§ **What the task asks**: Set down the listing below verbatim, but only from its first line through the line containing "size=3, min=0.0, max=1.0)".

§ **Stored data**:
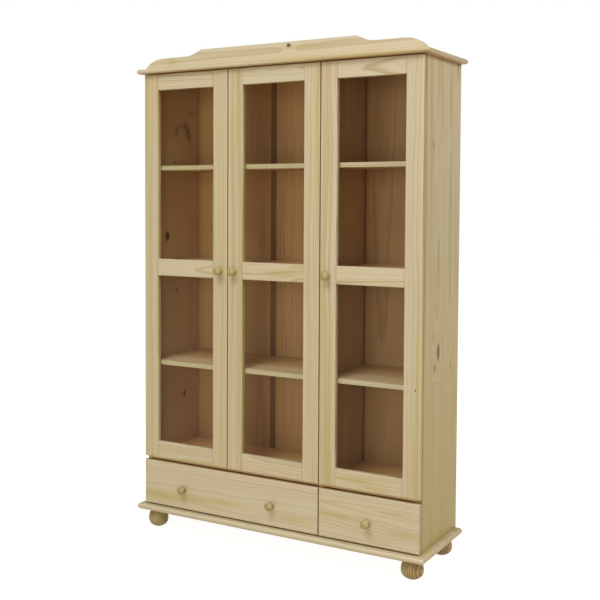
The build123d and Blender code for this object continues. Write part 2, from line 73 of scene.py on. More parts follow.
# The rails' marks are placed by shares of the rail's length and height.
RAIL_MARKS = {
    "door_middle_middle_rail": ((0.70, 0.45, 0.085, 0.016, 0.9), (0.95, 0.8, 0.05, 0.012, 0.8)),
    "door_right_bottom_rail": ((0.30, 0.55, 0.09, 0.010, 0.9), (0.62, 0.25, 0.07, 0.012, 0.7)),
    "door_left_bottom_rail": ((0.5, 0.5, 0.12, 0.006, 0.5),),
}
RAIL_HEARTS = {"top_rail": 0.1, "middle_rail": 0.25, "bottom_rail": 0.6}
# Painted shade: how bright each back sheet is, darker where its bay gets less light.
BACK_SHADES = {"left": 0.98, "middle": 0.999, "right": 0.86}
BACK_STAVE = 0.131  # width of the veneer leaves, in metres
SHEET_RINGS = 1.7  # veneer is peeled, so its rings look wider

# Lamps: name, place, the point it aims at, edge in metres, and the setting of its power.
LAMPS = (
    ("main_lamp", (-0.1, -4.2, 5.7), (-0.1, -0.1, 0.9), 2.2, "key"),
    ("side_lamp", (5.2, -0.5, 4.4), (0.5, 0.0, 1.7), 2.6, "fill"),
    ("front_lamp", (1.0, -6.2, 1.2), (-0.2, 0.0, 0.9), 3.0, "front"),
)


def display(red, green, blue):
    """A colour as a screen shows it, 0 to 255, turned into the linear light that shaders use."""
    parts = (channel / 255 for channel in (red, green, blue))
    return tuple(c / 12.92 if c <= 0.04045 else ((c + 0.055) / 1.055) ** 2.4 for c in parts)


def opaque(colour):
    return (*colour[:3], 1.0)


def colour_setting(name, description, default):
    return FloatVectorProperty(name=name, description=description, default=default,
                               subtype="COLOR", size=3, min=0.0, max=1.0)


def length_setting(name, description, default):
    return FloatProperty(name=name, description=description, default=default,
                         subtype="DISTANCE", unit="LENGTH", min=0.0)


def share_setting(name, description, default):
    return FloatProperty(name=name, description=description, default=default, subtype="FACTOR", min=0.0, max=1.0)


def power_setting(name, description, default):
    return FloatProperty(name=name, description=description, default=default, unit="POWER")


def angle_setting(name, description, degrees):
    return FloatProperty(name=name, description=description, default=math.radians(degrees),
                         subtype="ANGLE", unit="ROTATION")


class CabinetWoodSettings(bpy.types.PropertyGroup):
    """Colours and grain of the pine."""

    pale: colour_setting("Pale wood", "Early wood between the growth rings", display(200, 188, 156))
    blush: colour_setting("Blush", "Slightly pink zones of the boards", display(203, 184, 154))
    straw: colour_setting("Straw streaks", "Yellow green streaks of heartwood", display(181, 166, 108))
    late: colour_setting("Late wood", "Thin dark side of each growth ring", display(160, 138, 88))
    resin: colour_setting("Resin and end grain", "Brown of resin streaks, joints and board ends", display(128, 94, 46))
    # Painted shade of the gaps, laid on the doors' outer edges and the drawer fronts' edges.
    gap_shade: colour_setting("Sawn edges", "Yellow brown of the frames' and drawer fronts' edges", display(176, 142, 62))
    knot: colour_setting("Knots", "Heart of a knot", display(66, 36, 8))
    # Painted shade: the warm, darker colour of the faces inside the case and under the top's overhang.
    inner: colour_setting("Inside tone", "Warm tone of the boards' inner faces", display(196, 150, 94))
    # Painted light: the lit strip along the front of the shelves' tops.
    shelf: colour_setting("Shelf tops", "Paler wood of the shelves behind their front edges", display(242, 208, 158))
    # Painted shade of the floor of the glazed space.
    deck: colour_setting("Inner floor", "Warm tone of the floor of the glazed space", display(222, 174, 108))
    sheet: colour_setting("Back sheets", "Veneer of the back sheets", display(202, 158, 100))
    sheet_late: colour_setting("Back sheet rings", "Dark rings in the veneer", display(168, 120, 66))
    foot: colour_setting("Feet", "Early wood of the turned feet", display(174, 143, 84))
    foot_late: colour_setting("Feet rings", "Dark rings of the turned feet", display(96, 62, 26))
    knob: colour_setting("Knobs", "Early wood of the turned knobs", display(193, 174, 110))
    ring: length_setting("Ring width", "Distance between growth rings", 0.0075)
    stave: length_setting("Stave width", "Width of the staves glued into the wide boards", 0.068)
    gloss: share_setting("Roughness", "Roughness of the satin lacquer", 0.46)
    lacquer: share_setting("Lacquer", "Weight of the clear coat over the wood", 0.12)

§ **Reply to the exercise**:
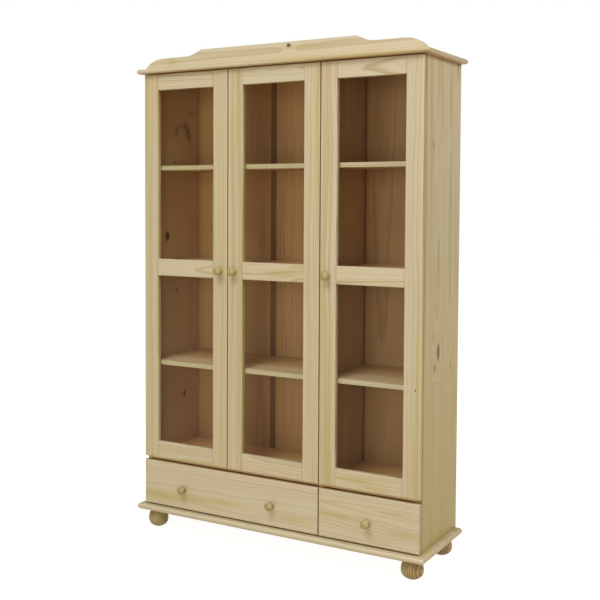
The build123d and Blender code for this object continues. Write part 2, from line 73 of scene.py on. More parts follow.
# The rails' marks are placed by shares of the rail's length and height.
RAIL_MARKS = {
    "door_middle_middle_rail": ((0.70, 0.45, 0.085, 0.016, 0.9), (0.95, 0.8, 0.05, 0.012, 0.8)),
    "door_right_bottom_rail": ((0.30, 0.55, 0.09, 0.010, 0.9), (0.62, 0.25, 0.07, 0.012, 0.7)),
    "door_left_bottom_rail": ((0.5, 0.5, 0.12, 0.006, 0.5),),
}
RAIL_HEARTS = {"top_rail": 0.1, "middle_rail": 0.25, "bottom_rail": 0.6}
# Painted shade: how bright each back sheet is, darker where its bay gets less light.
BACK_SHADES = {"left": 0.98, "middle": 0.999, "right": 0.86}
BACK_STAVE = 0.131  # width of the veneer leaves, in metres
SHEET_RINGS = 1.7  # veneer is peeled, so its rings look wider

# Lamps: name, place, the point it aims at, edge in metres, and the setting of its power.
LAMPS = (
    ("main_lamp", (-0.1, -4.2, 5.7), (-0.1, -0.1, 0.9), 2.2, "key"),
    ("side_lamp", (5.2, -0.5, 4.4), (0.5, 0.0, 1.7), 2.6, "fill"),
    ("front_lamp", (1.0, -6.2, 1.2), (-0.2, 0.0, 0.9), 3.0, "front"),
)


def display(red, green, blue):
    """A colour as a screen shows it, 0 to 255, turned into the linear light that shaders use."""
    parts = (channel / 255 for channel in (red, green, blue))
    return tuple(c / 12.92 if c <= 0.04045 else ((c + 0.055) / 1.055) ** 2.4 for c in parts)


def opaque(colour):
    return (*colour[:3], 1.0)


def colour_setting(name, description, default):
    return FloatVectorProperty(name=name, description=description, default=default,
                               subtype="COLOR", size=3, min=0.0, max=1.0)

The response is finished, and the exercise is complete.